Красносельцы приняли гонца почтительно, многочисленною толпою проводили его в Москву до главной церкви, называемой Иерусалимом, и возвели на Лобное место, откуда он читал грамоту к жителям столицы. Граждане Московские и Красносельские, выслушав гонца, рассуждали, что преданность князей, бояр, всего государства Димитрию, доказывает неоспоримое право его на престол, что время подумать о собственной участи: уже Димитрий приближается с войском, против которого невозможно устоять; а Москва не имеет людей ратных; одни же Годуновы, неправедно завладевшие престолом, не могут защитить граждан: все должны погибнуть неминуемо, если сами не откроют глаза и не примут мер для собственной безопасности и для пользы всего государства. Наконец определили единогласно: не раздражая Димитрия бесполезною медленностью, послать к нему повинную граммату, с раскаянием в прежних поступках, и молить его о милосердии; а кровожадных Годуновых, заставивших царевича в бегстве искать спасения, взять под стражу.
Между тем, прибегают из дворца преданные Годуновым бояре и хотят схватить присланного Димитрием; но уже поздно: от них требуют ответа, куда давались прежние гонцы? и с этим словом все граждане взволновались. «Да здравствует Димитрий!» воскликнули они единогласно. «Мы были во тьме кромешной! Красное солнце наше всходит!» Потом с неистовством бросились во дворец, славили имя Димитрия и поносили Годунова со всем родом его такими словами, что и сказать невозможно. Никто не вспомнил добрых дел царя, 8 лет благотворившего государству; все было забыто, как будто ничего не бывало!
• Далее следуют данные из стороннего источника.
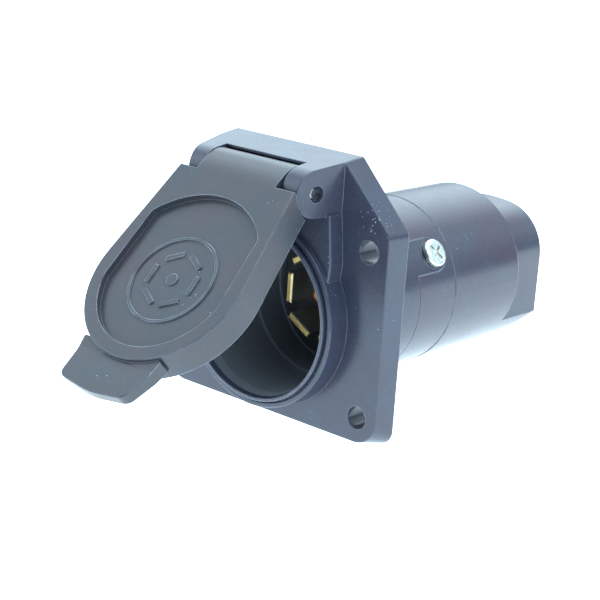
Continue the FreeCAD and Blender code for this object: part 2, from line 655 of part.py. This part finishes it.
def rear_shell():
    outer = turned([
        (0, SEAM_Y - 1.6), (SPIGOT_R, SEAM_Y - 1.6), (SPIGOT_R, SEAM_Y + SEAM_GAP),
        (BARREL_R, SEAM_Y + SEAM_GAP), (BARREL_R, STEP_Y), (SHELL_R, STEP_Y),
        (SHELL_END_R, SHELL_END_Y), (0, SHELL_END_Y),
    ])
    outer = round_rims(outer, [(BARREL_R, SEAM_Y + SEAM_GAP)], 0.2)
    outer = round_rims(outer, [(SHELL_R, STEP_Y)], 0.12)
    outer = round_rims(outer, [(SHELL_END_R, SHELL_END_Y)], 0.6)
    outlet = outlet_profile(0, SHELL_END_Y - 1, NUB_END_Y)
    rims = [e for e in outlet.Edges if e.BoundBox.YMin > NUB_END_Y - 0.01]
    outlet = outlet.makeFillet(0.5, rims)
    hollow = turned([
        (0, SEAM_Y - 3), (SHELL_BORE_R, SEAM_Y - 3), (SHELL_BORE_R, STEP_Y),
        (SHELL_WIDE_R, STEP_Y + 1.7), (SHELL_WIDE_R - 0.3, SHELL_END_Y - 2.2), (0, SHELL_END_Y - 2.2),
    ])
    outlet_room = outlet_profile(NUB_WALL, SHELL_END_Y - 4, NUB_END_Y - NUB_WALL)
    shell = fuse([outer, outlet]).cut(hollow).cut(outlet_room)
    shell = shell.cut(cylinder(CABLE_HOLE_R, NUB_END_Y - 5, NUB_END_Y + 5))
    bosses = []
    for x in (-CLAMP_X, CLAMP_X):
        post = Part.makeCylinder(3.2, 24.0, V(x, CLAMP_Y, CLAMP_Z - 24.0), Z_AXIS)
        bosses.append(post.common(cylinder(SHELL_WIDE_R + 0.8, CLAMP_Y - 5, CLAMP_Y + 5)))
    shell = fuse([shell] + bosses)
    for x in (-CLAMP_X, CLAMP_X):
        shell = shell.cut(Part.makeCylinder(1.5, 8.0, V(x, CLAMP_Y, CLAMP_Z - 8.0), Z_AXIS))
    notch = about_y(tongue_prism(SEAM_GAP, SEAM_Y - 0.5), TONGUE_ANGLE)
    notch = notch.cut(cylinder(SPIGOT_R, 0, 60))
    shell = shell.cut(both_sides(notch))
    return shell.cut(both_sides(side_screw_cutter(1.9, 10, 30)))


def shell_screw():
    """Pan-head screw lying on the tongue, along +X, with a cross slot."""
    head = Part.makeCylinder(SCREW_HEAD_R, 1.9, V(SCREW_SEAT, SCREW_Y, 0), X_AXIS)
    rim = [e for e in head.Edges if e.BoundBox.XMin > SCREW_SEAT + 1.8]
    head = head.makeFillet(0.7, rim)
    shank = Part.makeCylinder(1.5, 9.3, V(SCREW_SEAT - 9.2, SCREW_Y, 0), X_AXIS)
    screw = head.fuse(shank)
    for turn in (0, 90):
        slot = block(SCREW_SEAT + 1.0, 30, SCREW_Y - 2.4, SCREW_Y + 2.4, -0.45, 0.45)
        slot.rotate(V(0, SCREW_Y, 0), X_AXIS, 35 + turn)
        screw = screw.cut(slot)
    return about_y(screw, TONGUE_ANGLE)


def shell_screws():
    screw = shell_screw()
    return Part.makeCompound([screw, mirrored_x(screw)])


def cable_grommet():
    """Rubber bush in the cable hole, flanged inside and out."""
    return turned([
        (CABLE_R, NUB_END_Y - 7.0), (CABLE_R + 1.8, NUB_END_Y - 7.0),
        (CABLE_HOLE_R + 1.6, NUB_END_Y - NUB_WALL - 1.2),
        (CABLE_HOLE_R + 1.6, NUB_END_Y - NUB_WALL),
        (CABLE_HOLE_R, NUB_END_Y - NUB_WALL), (CABLE_HOLE_R, NUB_END_Y),
        (CABLE_HOLE_R + 1.4, NUB_END_Y), (CABLE_HOLE_R + 1.4, NUB_END_Y + 0.8),
        (CABLE_HOLE_R + 0.8, NUB_END_Y + 1.4), (CABLE_R + 0.4, NUB_END_Y + 1.4),
        (CABLE_R, NUB_END_Y + 1.0),
    ])


def cable_clamp():
    """Saddle bar over the cable, screwed down to two posts of the shell."""
    y0 = CLAMP_Y - 3
    y1 = CLAMP_Y + 3
    ends = block(-13, 13, y0, y1, CLAMP_Z, CLAMP_Z + 2.8)
    ends = ends.makeFillet(1.2, [e for e in ends.Edges if abs(e.tangentAt(0).z) > 0.9])
    arch = cylinder(CABLE_R + 2.8, y0, y1).common(block(-13, 13, y0, y1, CLAMP_Z, 20))
    bar = ends.fuse(arch).cut(cylinder(CABLE_R + 0.3, y0 - 1, y1 + 1))
    for x in (-CLAMP_X, CLAMP_X):
        bar = bar.cut(Part.makeCylinder(1.6, 6, V(x, CLAMP_Y, CLAMP_Z - 1), Z_AXIS))
    return bar


def cable_clamp_screws():
    screws = []
    seat = CLAMP_Z + 2.8
    for x in (-CLAMP_X, CLAMP_X):
        head = Part.makeCylinder(2.4, 1.6, V(x, CLAMP_Y, seat), Z_AXIS)
        shank = Part.makeCylinder(1.5, 9.8, V(x, CLAMP_Y, seat - 9.6), Z_AXIS)
        slot = block(x - 3, x + 3, CLAMP_Y - 0.35, CLAMP_Y + 0.35, seat + 0.8, seat + 3)
        screws.append(head.fuse(shank).cut(slot))
    return Part.makeCompound(screws)


def write(name, shape):
    shape.exportStep("parts/%s.step" % name)


def main():
    os.makedirs("parts", exist_ok=True)
    write("front_housing", front_housing())
    write("rear_shell", rear_shell())
    write("shell_screws", shell_screws())
    write("cable_grommet", cable_grommet())
    write("cable_clamp", cable_clamp())
    write("cable_clamp_screws", cable_clamp_screws())
    write("contact_carrier", contact_carrier())
    for name, (angle, pitch_r) in BLADES.items():
        write(name, blade(angle, pitch_r))
    write("centre_pin", centre_pin())
    write("terminal_clamps", terminal_stack(clamp_plate))
    write("terminal_screws", terminal_stack(terminal_screw))
    write("lid", lid())
    write("lid_gasket", lid_gasket())
    write("hinge_pin", hinge_pin())
    write("lid_spring", lid_spring())


main()
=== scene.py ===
import json
import math

import bpy
from mathutils import Matrix, Vector


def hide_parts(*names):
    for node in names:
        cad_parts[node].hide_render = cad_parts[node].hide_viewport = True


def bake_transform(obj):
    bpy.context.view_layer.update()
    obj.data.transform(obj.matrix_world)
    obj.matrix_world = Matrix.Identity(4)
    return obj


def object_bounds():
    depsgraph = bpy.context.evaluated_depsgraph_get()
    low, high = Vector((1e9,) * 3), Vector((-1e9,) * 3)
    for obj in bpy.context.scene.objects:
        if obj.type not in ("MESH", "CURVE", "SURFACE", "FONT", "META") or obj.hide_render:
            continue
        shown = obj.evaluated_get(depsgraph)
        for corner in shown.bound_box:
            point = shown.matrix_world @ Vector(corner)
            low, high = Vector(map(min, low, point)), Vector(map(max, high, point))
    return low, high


# The trailer socket of the CAD model in its materials, on a white light table.
# The spring is the only piece added here: it stands for the CAD spring.

# ---- driving values: metres and degrees, in the frame of the CAD model ----
CAMERA_AZIMUTH = 40.89
CAMERA_ELEVATION = 16.30
CAMERA_ROLL = 3.76
CAMERA_DISTANCE = 0.42638
CAMERA_LENS = 99.82
CAMERA_SHIFT = (0.0201, 0.0050)
FLOOR_SIZE = 12.0
FLOOR_GLOW = 2.8
LIGHT_TINT = (0.79, 0.98, 1.08)
BACKDROP_GLOW = 1.6       # what the camera sees behind the object; it lights nothing
DOME_BASE = 0.05
DOME_LIGHT_EDGE = 45.0    # degrees from a soft light's centre to where it fades out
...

Схватили вдову его, дочь его, самого сына, коему недавно присягнули, и приставили к ним стражу; а прочих его родственников раздели донага, оковали цепями, посадили в навозные телеги, везли чрез пни и колоды, без покрова и тюфяков, в ненастное время, за несколько миль от Москвы, и бросили в темницы. Дворы их, между тем, были разграблены. Одни из несчастных погибли еще дорогою, другие в темницах с голоду. Над ними-то исполнилось изречение Пророка: «В плен увлекутся сильные, в нужде и горестях погибнут роскошные». Юный царь, уже сведенный с престола, вместе с матерью и сестрою был заключен в доме, принадлежавшем покойному отцу его.
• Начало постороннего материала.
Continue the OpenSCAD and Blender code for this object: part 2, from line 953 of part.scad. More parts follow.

Повеселившись таким образом на счет Годуновых, Москвитяне хотели попировать в царских погребах, и как во дворце уже не было господина, то они объявили о своем желании старому боярину Вельскому, который называл себя крестным отцом Димитрия. Этот вельможа не задолго пред тем, уже по смерти Бориса, возвратился из ссылки и хотя более всех старался вредить Годуновым, однако не допустил народа до исполнения его намерения, объявив ласково, сколь будет не хорошо, когда приедет Димитрий и найдет погреба свои пустыми. При сем случае Вельский решился излить злобу на врачей Немецких: он злился на них за то, что исправлявший прежде их должность врача Борисова, капитан Габриель выщипал ему бороду по царскому повелению; доктор уже умер, но для Вельского было все равно: он шепнул народу, что врачи иноземные были душою и советниками Бориса, получали от него несметные богатства и наполнили погреба свои всякими винами; что граждане могут попировать у них и напиться, как угодно; он же берет всю ответственность на себя.
Толпы черни бросились немедленно в дома врачей, и получив дозволение повеселиться на их счет, не только осушили все бочки, но и самое имение хозяев разграбили, причинив убытку от 2 до 3 тысяч талеров. При сем случае многие честные люди, вовсе посторонние, лишились последнего имущества, которое они перевезли из загородных местечек и спрятали в докторских домах, надеясь там лучше спасти его от приближавшегося воинства. В чужом пиру им было похмелье!
3 июня послана Димитрию повинная граммата от имени всех жителей Московских с просьбою оказать им милость, как верным подданным, и пожаловать в Москву, где из всех врагов его остался в живых один молодой Феодор с матерью и сестрою, крепко стерегомый и, следовательно, уже неопасный.
Димитрий отвечал из Серпухова, что он вступит в Москву только тогда, когда враги его будут истреблены до последнего, и что если Москвитяне хотят быть у него в милости, юный Феодор и мать его должны быть преданы смерти. Сей указ получен в столице 10 июня; его прочитали и немедленно исполнили: Феодора и мать его удавили в темнице; а дочь Борисову, невесту Иоанна герцога Датского, коему Бог не продлил жизни, отвели в Девичий монастырь, откуда в последствии взял ее Димитрий себе в наложницы. Сделали два гроба: в один положили мать, в другой сына; потом вырыли отца, и всех троих погребли на Сретенском кладбище, без всяких обрядов.